AAAR 32nd Annual Conference
September 30 - October 4, 2013
Oregon Convention Center
Portland, Oregon, USA
Abstract View
Resuspension Fraction Estimations from 20 Homes in Northern New York
Yuanyin Yin, Yan Ma, Lisa Bramwell, ANDREA R. FERRO, Clarkson University
Abstract Number: 313 Working Group: Indoor Aerosols
Abstract Indoor particulate matter (PM) concentration can be elevated by human activities such as dusting, vacuuming and walking. The resuspended particles can greatly increase human exposure to dust pollutants since people are indoors most of the time. However, most previous studies in this area have been conducted in the laboratory or in a single residence.
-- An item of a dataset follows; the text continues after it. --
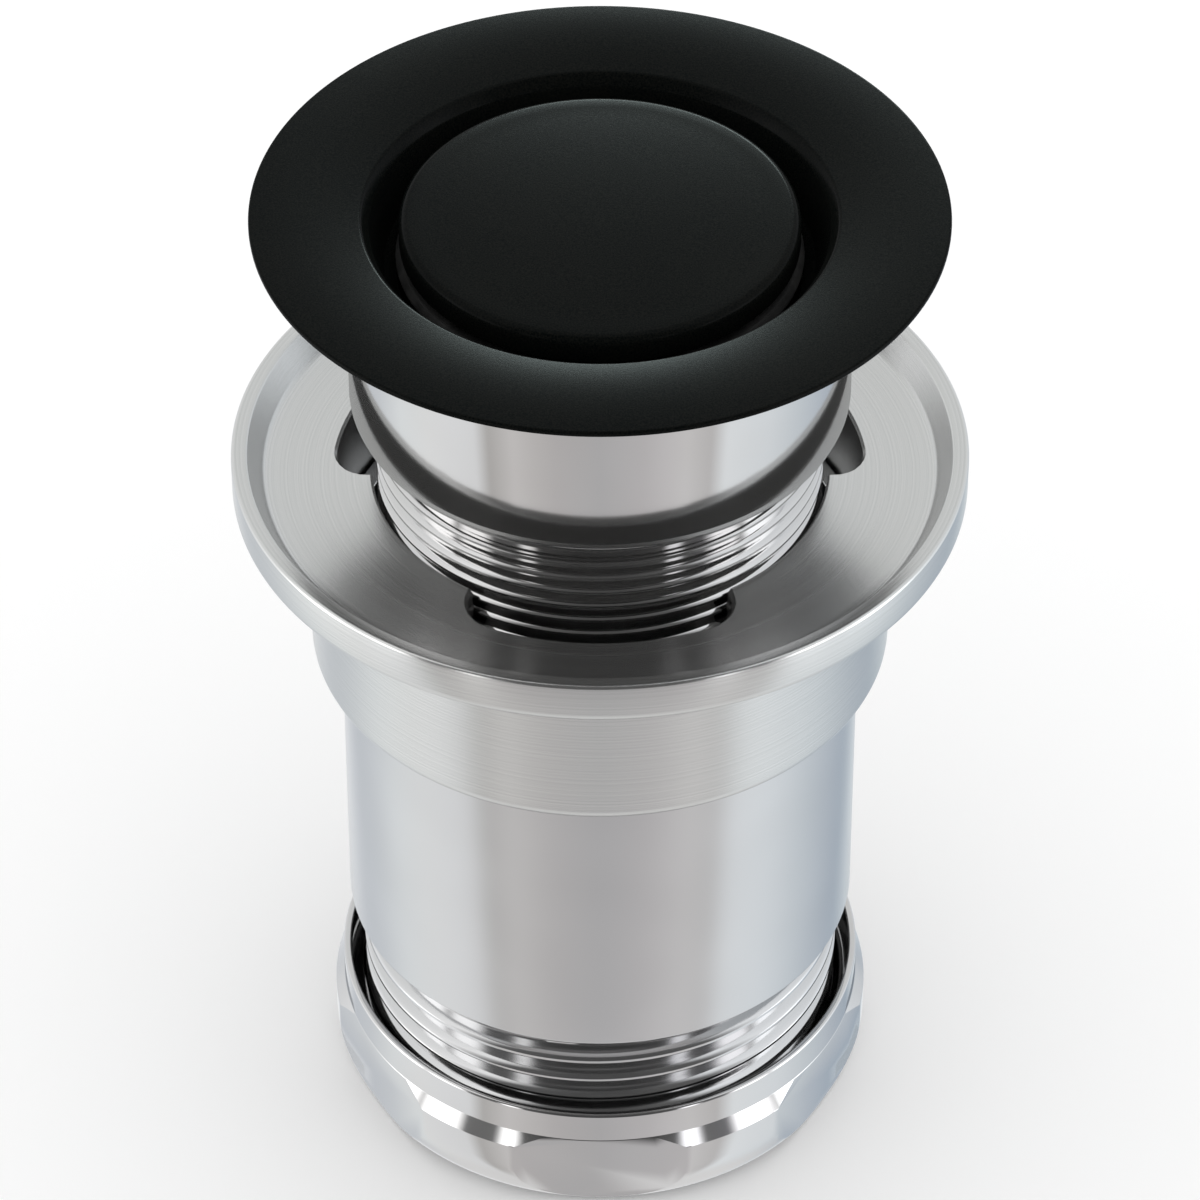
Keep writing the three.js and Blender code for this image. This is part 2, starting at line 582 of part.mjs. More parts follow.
/** The middle line of the click spring, from its foot to its top. */
class SpringLine extends THREE.Curve {
  getPoint(t, target = new THREE.Vector3()) {
    const radius = (SPRING_DIAMETER - SPRING_WIRE) / 2;
    const angle = t * SPRING_TURNS * 2 * Math.PI;
    const [foot, top] = [springFoot + SPRING_WIRE / 2, springTop - SPRING_WIRE / 2];
    return target.set(radius * Math.cos(angle), radius * Math.sin(angle), foot + t * (top - foot));
  }
}

function clickSpring() {
  const section = new THREE.Shape().absarc(0, 0, SPRING_WIRE / 2, 0, 2 * Math.PI, false);
  const steps = SPRING_TURNS * SPRING_STEPS;
  const wire = { steps, curveSegments: 3, extrudePath: new SpringLine() };
  return piece("click_spring", solidOf(new THREE.ExtrudeGeometry(section, wire)), springSteel);
}

function barrelCap() {
  const plug = BARREL_BORE / 2 - GAP;
  const rim = BARREL_DIAMETER / 2;
  const bore = BARREL_CAP_BORE / 2;
  const rimTop = barrelFoot - GAP;
  const rimFoot = rimTop - BARREL_CAP_RIM;
  const outline = [
    [bore, rimFoot], [rim, rimFoot], [rim, rimTop], [plug, rimTop], [plug, barrelCapTop],
    [bore, barrelCapTop],
  ];
  return piece("barrel_cap", turned(outline, SMALL_SIDES), greyPlastic);
}

function barrelLocknut() {
  const top = bossFoot - GAP;
  const foot = top - LOCKNUT_HEIGHT;
  const boreRadius = BARREL_DIAMETER / 2 + THREAD_CLEARANCE;
  const bore = ring(0, boreRadius, foot - CUT_PAST, top + CUT_PAST, SMALL_SIDES);
  return piece("barrel_locknut", hexagon(LOCKNUT_ACROSS_FLATS, foot, top).subtract(bore), polished);
}

// ---- The assembly ----

const nutGroup = new THREE.Group();
nutGroup.add(slipNut(), frictionRing(), compressionRing());

const lowerBody = new THREE.Group();
lowerBody.add(lowerFlange(), tailTube());

const plugGroup = new THREE.Group();
plugGroup.add(plugCap(), plugCarrier(), plugSeal(), plugStem(), stemClip(), clickRotor());

const cartridge = new THREE.Group();
cartridge.add(clickBarrel(), stemORing(), clickGuide(), clickSpring(), barrelCap(), barrelLocknut());

const upperBody = new THREE.Group();
upperBody.add(topFlange(), flangeGasket(), neckBody(), cartridge, plugGroup);

const popUpWaste = new THREE.Group();
popUpWaste.add(nutGroup, lowerBody, upperBody);

export default popUpWaste;
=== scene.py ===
"""Looks of a wash basin pop-up waste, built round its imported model.

Lengths in the classes are millimetres; meshes are written in metres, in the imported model's frame.
"""

import json
import logging
import math
from dataclasses import dataclass, field
from enum import Enum
from typing import Any, Iterable, Sequence, Union

import bmesh
import bpy
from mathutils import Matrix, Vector

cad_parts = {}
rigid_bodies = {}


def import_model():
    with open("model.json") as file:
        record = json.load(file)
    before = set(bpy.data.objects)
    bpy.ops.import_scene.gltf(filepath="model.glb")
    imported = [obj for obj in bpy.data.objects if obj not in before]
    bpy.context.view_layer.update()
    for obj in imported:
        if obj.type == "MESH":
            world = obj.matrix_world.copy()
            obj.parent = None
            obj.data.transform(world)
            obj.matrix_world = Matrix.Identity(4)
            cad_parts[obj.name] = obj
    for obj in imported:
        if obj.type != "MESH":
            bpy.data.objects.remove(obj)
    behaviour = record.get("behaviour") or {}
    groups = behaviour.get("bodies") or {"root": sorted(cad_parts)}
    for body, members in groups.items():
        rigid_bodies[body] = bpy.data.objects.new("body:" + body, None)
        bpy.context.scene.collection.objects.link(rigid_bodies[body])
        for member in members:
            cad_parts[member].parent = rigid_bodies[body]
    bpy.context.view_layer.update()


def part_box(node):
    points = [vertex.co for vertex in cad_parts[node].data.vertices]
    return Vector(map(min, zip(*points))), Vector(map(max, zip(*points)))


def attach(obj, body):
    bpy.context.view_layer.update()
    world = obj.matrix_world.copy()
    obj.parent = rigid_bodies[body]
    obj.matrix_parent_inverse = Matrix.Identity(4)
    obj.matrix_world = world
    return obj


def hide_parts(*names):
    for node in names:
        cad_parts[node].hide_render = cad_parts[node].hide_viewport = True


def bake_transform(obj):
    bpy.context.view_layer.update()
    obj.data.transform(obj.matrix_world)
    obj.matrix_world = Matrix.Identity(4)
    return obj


LOG = logging.getLogger("pop_up_waste")
MM = 0.001
PER_METRE = 1000.0  # millimetres
FULL_TURN = 2 * math.pi
GAP = 0.3  # between pieces that rest on each other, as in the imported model
CUT_PAST = 1.0  # how far a cutter runs past the face that it opens

# Roundings of edges, in millimetres, from the crispest.
HAIR = 0.05
CRISP = 0.1
BROKEN = 0.15
EASED = 0.2
GENTLE = 0.25
SOFT = 0.3
BROAD = 0.5

# Columns of faces round a turned piece.
WIDE_SIDES = 200
SMALL_SIDES = 96
PIN_SIDES = 64

# Meshes.
WELD_DISTANCE = 2e-7  # metres
THREAD_WELD_DISTANCE = 4e-7
CREASE = math.radians(32.0)  # from this angle on, an edge stays sharp
SHORTEST_SIDE = 1e-6  # a shorter side of an outline has no rounding
STRAIGHT = math.pi - 0.02  # a wider corner has no rounding
ROUNDING_SHARE = 0.49  # of a side that the rounding at one end may take

Value = Union["Sock", float, int, Sequence[float], bpy.types.ID, bool, str]
Colour = tuple[float, float, float]


# ---- Node graphs ----


class Sock:
    """An output socket of a node graph, with arithmetic that adds Math nodes."""

    def __init__(self, graph: "Graph", socket: bpy.types.NodeSocket) -> None:
        """Wraps one output socket of a node that stands in the graph."""
        self.graph = graph
        self.socket = socket

    def _maths(self, operation: str, *values: Value) -> "Sock":
        """Adds one Math node whose inputs are the values in turn."""
        return self.graph.node("ShaderNodeMath", {"operation": operation}, list(values))

    def __add__(self, other: Value) -> "Sock":
        """self + other."""
        return self._maths("ADD", self, other)

    def __radd__(self, other: Value) -> "Sock":
        """other + self."""
        return self._maths("ADD", other, self)

    def __sub__(self, other: Value) -> "Sock":
        """self - other."""
        return self._maths("SUBTRACT", self, other)

    def __rsub__(self, other: Value) -> "Sock":
        """other - self."""
        return self._maths("SUBTRACT", other, self)

    def __mul__(self, other: Value) -> "Sock":
        """self * other."""
        return self._maths("MULTIPLY", self, other)

    def __rmul__(self, other: Value) -> "Sock":
        """other * self."""
        return self._maths("MULTIPLY", other, self)

    def __truediv__(self, other: Value) -> "Sock":
        """self / other."""
        return self._maths("DIVIDE", self, other)

    def __rtruediv__(self, other: Value) -> "Sock":
        """other / self."""
        return self._maths("DIVIDE", other, self)

    def __neg__(self) -> "Sock":
        """-self."""
        return self._maths("MULTIPLY", self, -1.0)

    def maths(self, operation: str, *others: Value) -> "Sock":
        """Adds a Math node of another operation, such as SINE, MINIMUM or FRACT."""
        return self._maths(operation, self, *others)

    def ramp(self, low: float, high: float) -> "Sock":
        """A smooth rise from 0 at low to 1 at high.

        Args:
            low: Where the rise starts.
            high: Where the rise ends.

        Returns:
            The risen value, held between 0 and 1.
        """
        settings = {"interpolation_type": "SMOOTHSTEP"}
        limits = {"Value": self, "From Min": low, "From Max": high}
        return self.graph.node("ShaderNodeMapRange", settings, limits)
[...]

The objectives of this study are 1) to estimate the house dust resuspension fractions (particle fraction resuspended from flooring per footstep) in real homes; 2) to compare the results with previous studies conducted in laboratories and residences; 3) to determine the difference of resuspension fractions for different flooring types. Walking activities were performed in the main living area of 20 homes in northern New York State. A 10-minute slow walking (68 steps per min.) and 10-minute fast walking (103 steps per min.) were each followed by a 50-minute decay period. Air particle concentrations were monitored semi-continuously both indoors and outdoors using a Grimm (Douglasville, GA) Model 1.108 optical particle counter with 6 seconds interval. Dry ice was emitted as a pulse release in the houses so the air exchange rate could be indicated by CO2 concentration. Floor loading samples were collected by a High Volume Small Surface Sampler (HVS3) for particles with aerodynamic diameters >5μm followed by a MOUDI$^(TM) (MSP, Shoreline, MN) for particles <5μm. The homes were kept unoccupied except the ten minute walking periods so no other human activities or other particle sources occurred in the houses. Hard floorings were found to have lower floor loadings (mass of particles per floor area) than carpeted floorings. The resuspension fractions were calculated using a two-compartment materials balance model for four size bins: 0.5-1.0μm, 1.0-3.0 μm, 3.0-5.0 μm, 5.0-10.0 μm. It was found that the resuspension fractions ranged widely from 10$^(-5) to 10$^(-1), with larger particles having larger resuspension fractions, which matches previous lab studies.